Date of birth: 1877
Date of death: 5 September 1919

Died of illness contracted on active service aged 42

Archibald Henry was born in Oxford, the son of Edward Lucas Hogarth, a schoolmaster, and his wife Mary. His father was the proprietor of private schools in Fryern Barnet and Enfield from the late 1870s for some twenty years.

Presumably, Archibald was educated by his father until he went to Westminster. He came up to Christ Church with a Classical Exhibition in 1896. Whilst up at Oxford, he served during the South African (Boer) War with the Queen’s Own Oxfordshire Hussars being awarded the DCM.
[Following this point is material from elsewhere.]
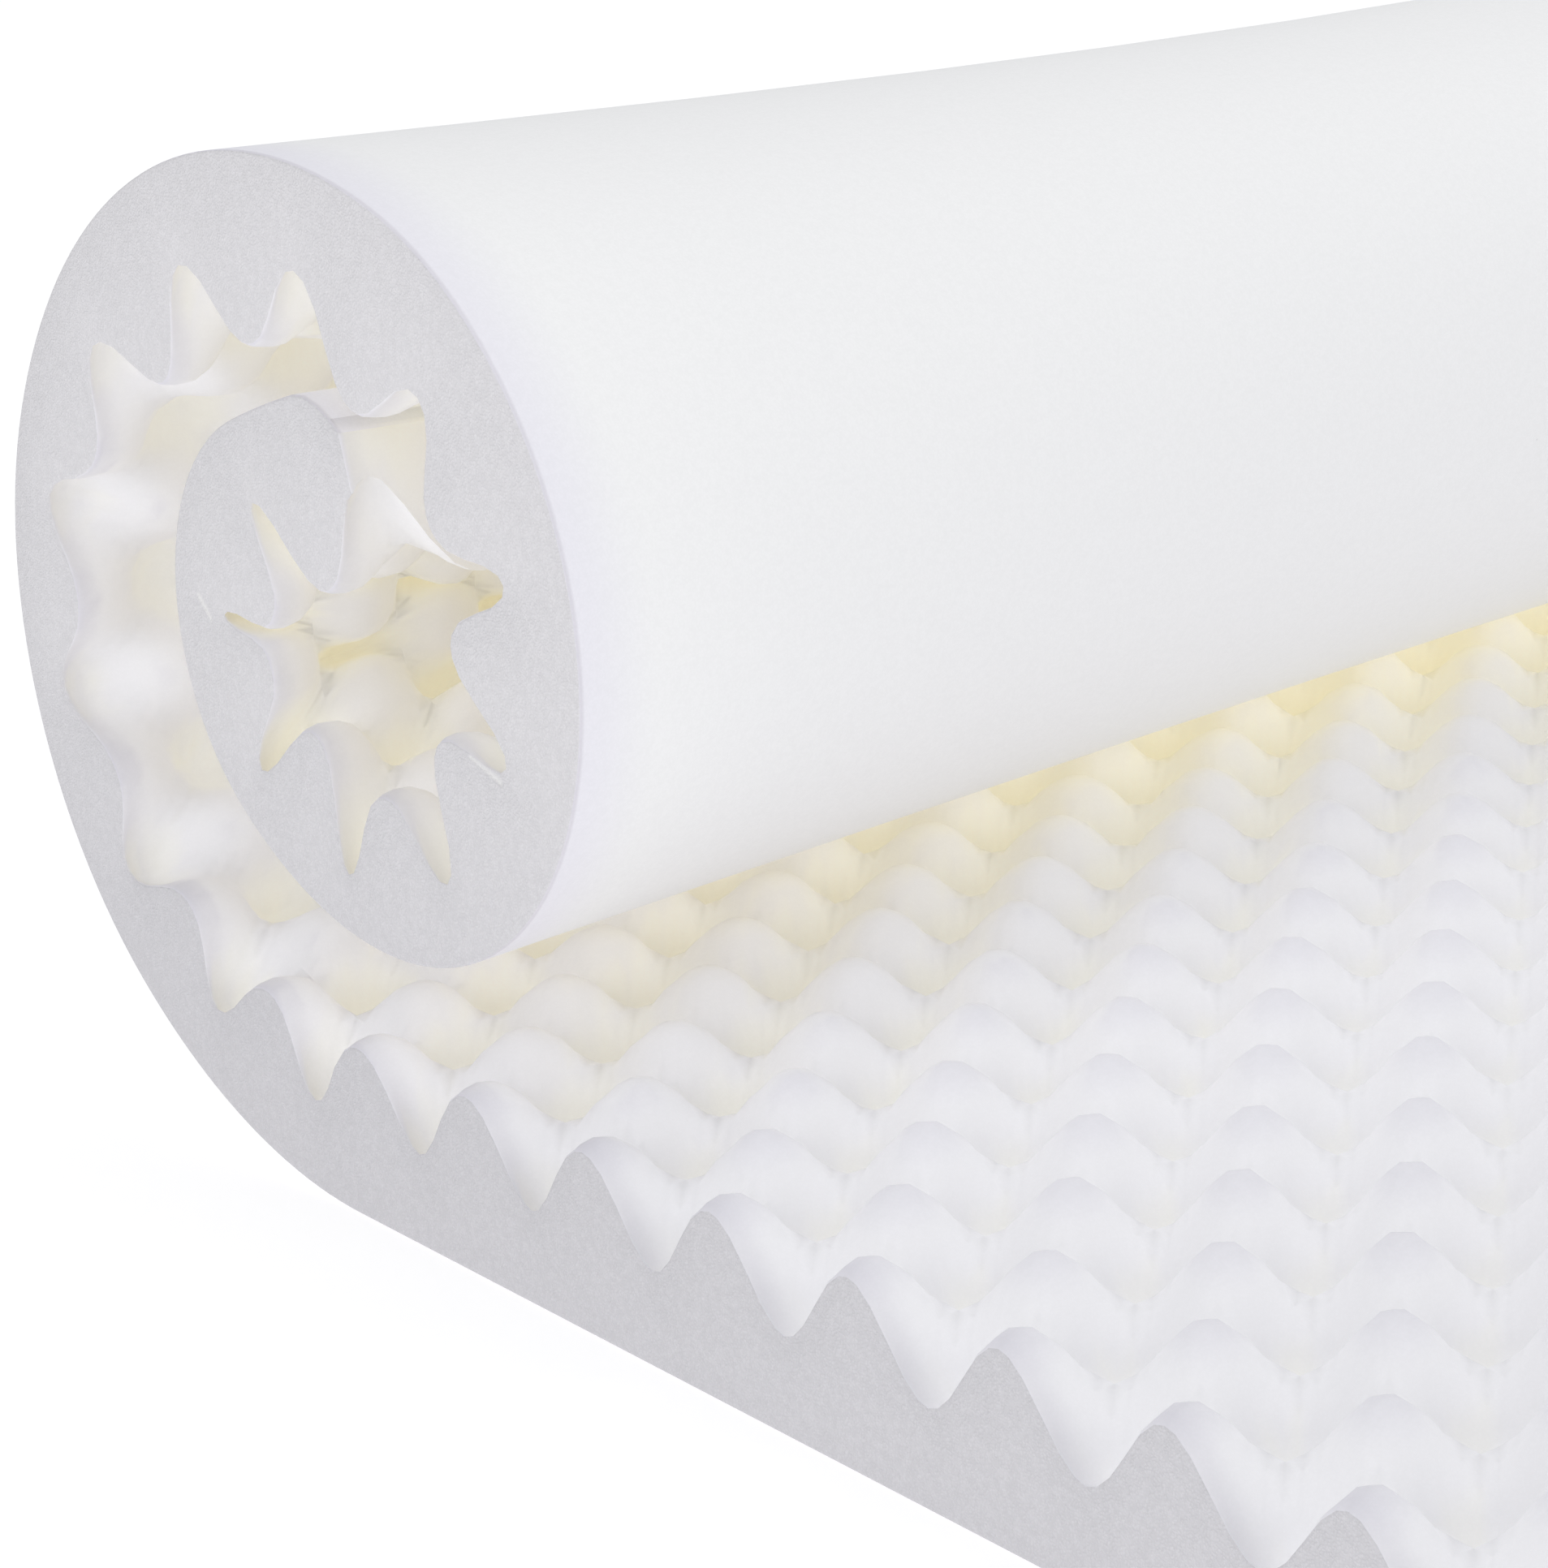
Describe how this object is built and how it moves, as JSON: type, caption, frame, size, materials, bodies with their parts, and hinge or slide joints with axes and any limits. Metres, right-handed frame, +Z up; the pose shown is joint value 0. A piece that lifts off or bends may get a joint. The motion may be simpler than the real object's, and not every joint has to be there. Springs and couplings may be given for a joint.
{
  "type": "mattress topper",
  "caption": "Convoluted foam mattress topper, smooth below with rounded peaks and valleys above, lying flat with its back end rolled forward one and a half turns.",
  "frame": {"origin": "under the middle of the slab's box, on the surface it lies on", "axes": "+X along the roll towards its tighter end, -Y towards the open front end of the flat part, +Z up"},
  "size_m": [0.99, 1.2522, 0.2788],
  "materials": {
    "foam": "open-cell polyurethane foam, matt, fine grained"
  },
  "bodies": {
    "root": {"topper": "foam"}
  },
  "joints": []
}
He went on to St. Bartholomew’s Hospital graduating M.B., B.Ch. Oxon. In 1904, he became a house physician at Barts and for part of the time there was, also, assistant medical officer to the Port of London. He became interested in housing, and his M.D Thesis in 1908 was entitled “The present position of the housing problem in and around London”.

Joining the London County Council he worked to establish legislation on school hygiene. Later when he became County Medical Officer for Buckinghamshire, he developed schemes for sanitation in rural districts, dental care of children, maternity and infant welfare and control of venereal disease.

On the outbreak of war, he was mobilised and went to France in September 1914, as Regimental Surgeon. He took part in the battle of Ypres but was invalided home with pleurisy in the spring of 1915. Returning to France in August, he spent the whole of the winter there. Promoted Major in July 1916, he returned to England and was appointed sanitary officer for Southern Command. In early 1917, he was sent to Switzerland to report on the condition of interned British prisoners of war.

In April 1918 he was transferred to the medical branch of the Royal Flying Corps. He went to the Aegean in October, to inspect naval air stations. Influenza was raging and he took charge of the medical arrangements for which he was awarded the OBE.

During the voyage home he contracted “Vincent’s angina” from which he never fully recovered. He died at his home Quainton Cottage, Quainton near Aylesbury.

“—whether in peace or war he always fought the good fight. The singular charm and sincerity of his character were felt by all who knew him. His untimely death is a loss to medicine and more especially to the public health service.”
from the Obituary published in the British Medical Journal 20 September  1919.

Archibald married Margaret Cameron Macdonald in 1915. Their son, Richard, was born in 1917. Margaret Hogarth became well-known as a medical officer for schools for the LCC and died in 1980 at the age of 95.

His Effects amounted to £4570 14s 9d. Probate was granted to his widow on 25 October 1919.